C4C has a two part approach to its general advocacy approach. It’s important to continue to partner with communities on things like the Jamestown porta-potty which makes a big difference to a small town such as Jamestown. In the same vein, C4C continues to partner with the community, especially Boulder County, on shared interests and funding needs like community matching contingencies that often accompany grants.
The second part of C4C’s advocacy is its outcome goal of multi-modal network connectivity as indicated in the Boulder County Transportation Master Plan. The word “outcome” is used because transportation projects can get bogged down in processes that take on a life of their own, straying from desired outcomes. “Multi-modal network connectivity” can sound like jargon. It means bicycle and pedestrian infrastructure that connect users from start to finish on their trip.

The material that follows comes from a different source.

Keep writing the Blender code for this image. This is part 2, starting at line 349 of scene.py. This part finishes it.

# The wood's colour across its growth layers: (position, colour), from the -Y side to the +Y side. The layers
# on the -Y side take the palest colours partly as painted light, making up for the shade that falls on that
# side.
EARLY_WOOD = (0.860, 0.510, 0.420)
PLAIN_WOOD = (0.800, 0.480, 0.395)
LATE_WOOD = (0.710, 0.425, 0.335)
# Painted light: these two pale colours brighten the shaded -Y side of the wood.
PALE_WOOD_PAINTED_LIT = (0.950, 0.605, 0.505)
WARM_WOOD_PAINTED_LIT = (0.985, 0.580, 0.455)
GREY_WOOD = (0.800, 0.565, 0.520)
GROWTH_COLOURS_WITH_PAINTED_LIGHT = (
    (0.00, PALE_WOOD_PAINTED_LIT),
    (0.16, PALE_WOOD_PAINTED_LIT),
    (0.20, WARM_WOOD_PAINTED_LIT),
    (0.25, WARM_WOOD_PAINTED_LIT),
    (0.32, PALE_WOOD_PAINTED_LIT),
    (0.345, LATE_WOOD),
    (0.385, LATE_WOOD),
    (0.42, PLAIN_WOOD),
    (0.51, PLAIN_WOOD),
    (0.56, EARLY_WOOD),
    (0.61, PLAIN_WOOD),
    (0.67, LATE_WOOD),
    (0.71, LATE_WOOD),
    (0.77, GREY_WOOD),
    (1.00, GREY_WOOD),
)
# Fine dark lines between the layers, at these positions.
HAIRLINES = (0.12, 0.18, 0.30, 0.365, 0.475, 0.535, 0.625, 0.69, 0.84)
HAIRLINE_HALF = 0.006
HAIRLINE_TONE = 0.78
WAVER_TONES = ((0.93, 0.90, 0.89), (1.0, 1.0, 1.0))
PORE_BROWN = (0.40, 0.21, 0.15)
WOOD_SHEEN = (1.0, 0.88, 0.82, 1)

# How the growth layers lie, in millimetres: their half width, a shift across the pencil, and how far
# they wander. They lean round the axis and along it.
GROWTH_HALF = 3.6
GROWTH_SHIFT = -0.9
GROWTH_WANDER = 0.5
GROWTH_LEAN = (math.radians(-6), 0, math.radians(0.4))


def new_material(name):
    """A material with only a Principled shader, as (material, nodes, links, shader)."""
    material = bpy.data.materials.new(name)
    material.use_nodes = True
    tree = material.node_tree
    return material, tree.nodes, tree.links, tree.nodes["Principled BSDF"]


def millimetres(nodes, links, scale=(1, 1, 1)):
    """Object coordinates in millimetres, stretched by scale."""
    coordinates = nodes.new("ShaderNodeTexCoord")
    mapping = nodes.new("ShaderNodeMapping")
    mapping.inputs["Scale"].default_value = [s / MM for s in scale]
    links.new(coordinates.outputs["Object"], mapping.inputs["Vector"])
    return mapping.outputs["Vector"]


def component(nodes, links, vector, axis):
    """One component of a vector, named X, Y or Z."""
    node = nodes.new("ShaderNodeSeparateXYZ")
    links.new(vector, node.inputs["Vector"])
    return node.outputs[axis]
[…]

Network connectivity is the defining hallmark of a system that delivers safe outcomes, reducing or eliminating killed and seriously injured. Along the way, good infrastructure helps with positive outcomes around induced demand, emissions for health and climate, live-ability and land use, and accountability standards.
C4C is engaged with this work in the following ways.
- C4C and Community Cycles are working together with Boulder County to draft the framework of paved multi-use paths, soft surface Regional Trails, bike-able shoulders, and other multi-modal infrastructure plans indicated in the TMP. The goal is to connect every transportation project in Boulder County across levels and jurisdictions in an economical manner.
- C4C is hoping to converse with Boulder County about restarting the Regional Mountain Trails (see page 10) project that was abandoned due to the chaos of the 2013 floods. This would re-activate another level of multi-modal network connectivity. (C4C has had initial conversations with the Boulder Mountain bike Alliance on this topic. Thanks to the BMA for considering the topic.)
- C4C is working with Boulder County and a resident on Lee Hill on improving safety on Lee Hill. The road is a representative example of mountain roads that resist easy solutions due to the cost of engineering in such geologies and limited rights-of-way. C4C’s working goal is to examine improved signage consistent with emerging standards in the MUTCD in order to achieve safer outcomes. Then, in the long run, engineering solutions can follow.
- On two project locations, CO52 and CO42, C4C is working with partners to recommend that the projects be outcome focused on multi-modal network connectivity. Currently, one plan for CO52 calls for widening the road to four to seven lanes. Conversely, C4C is recommending instead that there be a separated multi-use path in the right of way, a path that’s part of multi-modal network connectivity for better safety, induced demand, emissions, live-ability, and accountability outcomes.
- With SB260 now signed into law, it’s time to get going on this work.